What a QA Career Actually Looks Like Across Its Full Arc
One of the most common misconceptions about software testing as a career is that it is linear or limited. In reality, the QA career path branches in multiple directions, and many of those branches lead to some of the most technically demanding and financially rewarding positions in the technology sector.
Entry Level: Manual Testing and Exploratory QA
Every quality engineering career begins with developing the foundational discipline of thinking like a user while analyzing like an engineer. Entry-level QA professionals typically start in manual testing, learning how to design test cases, execute them against functional requirements, document defects with precision, and communicate findings to development teams.
This stage is where the most important cognitive habits form. Learning to ask "what could go wrong here?" before any feature ships, understanding how to read a requirements document for ambiguity and contradiction, and developing the attention to detail required to write a bug report that a developer can act on immediately without follow-up. These habits, once built, compound in value for the entire length of a QA career.
Importantly, many professionals enter QA without a formal computer science degree. Self-directed learning through online platforms, structured bootcamps, mentorship programs, and community engagement have proven highly effective entry paths. The quality of your skills and your ability to demonstrate them through practical work matters far more than any specific academic credential.
Mid Level: Test Automation and Framework Development
After building manual testing fundamentals, the natural progression is into automation. A mid-level QA engineer learns to write automated test scripts that execute thousands of test cases in minutes, catches regressions before they reach production, and integrates test execution into CI/CD pipelines so that quality gates run automatically on every code commit.
This is where familiarity with programming languages becomes genuinely valuable. You do not need to be a full-stack developer, but fluency in Python, Java, or JavaScript dramatically expands what you can build and the types of problems you can solve. A QA engineer who can design a maintainable Page Object Model in Selenium, configure a Cypress test suite for a React application, or build an Appium framework for cross-platform mobile application testing is solving engineering problems of real complexity and consequence.

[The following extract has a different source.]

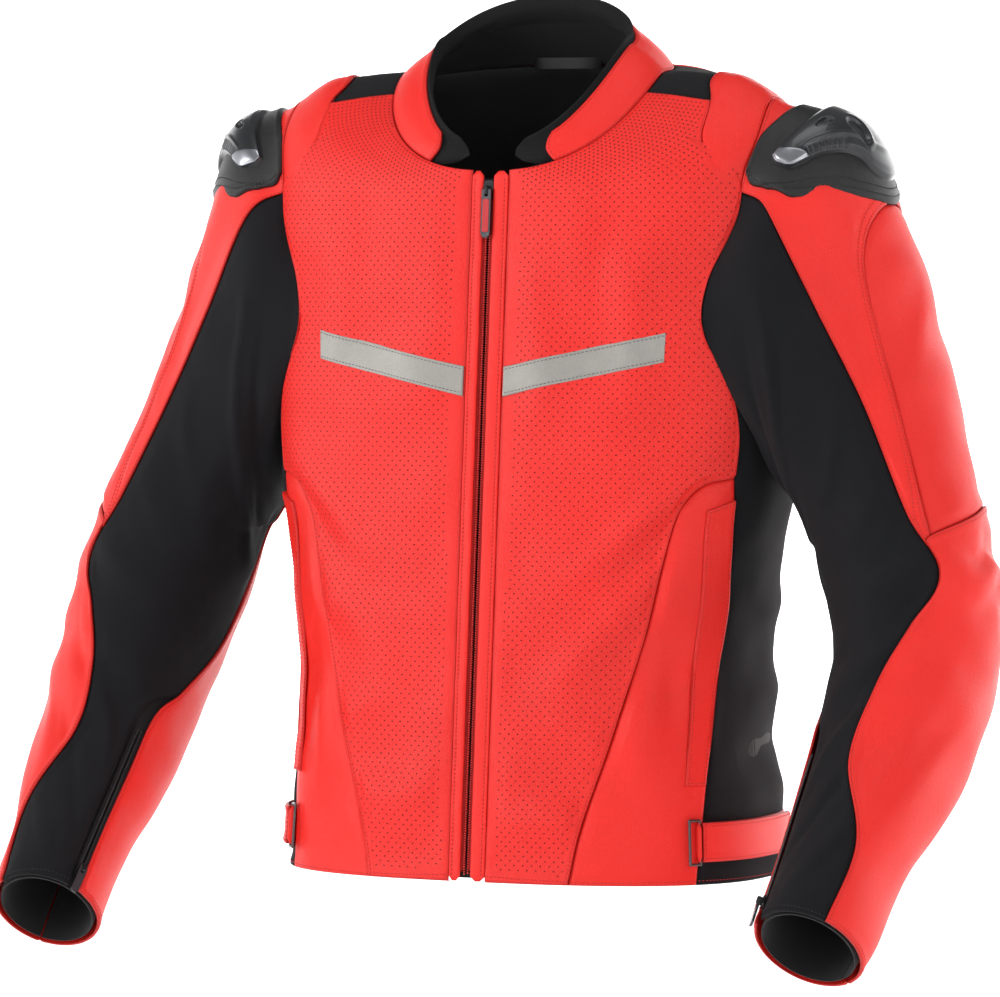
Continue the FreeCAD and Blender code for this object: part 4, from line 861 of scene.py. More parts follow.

Senior QA engineers often specialize. Performance testing involves designing load scenarios that simulate real-world traffic patterns, identifying bottlenecks before they affect production users, and working directly with infrastructure teams on capacity planning. Security testing involves identifying vulnerabilities through techniques like penetration testing, API fuzzing, and authentication bypass analysis before malicious actors discover them first.
At the senior level, QA professionals also take on architecture responsibilities: designing the overall test strategy for a product, selecting the toolchain, establishing quality metrics, and ensuring that testing is integrated meaningfully at every stage of the software development lifecycle rather than bolted on at the end.
Leadership: QA Lead, Test Manager, and Quality Engineering Director
The leadership track in QA is rich with responsibility. QA leads and test managers coordinate testing activities across multiple teams, mentor junior testers, manage the defect backlog, and own the release quality sign-off process. Quality Engineering Directors contribute to organizational strategy, manage QA budgets, and partner with product and engineering leadership to define what quality means for the entire organization.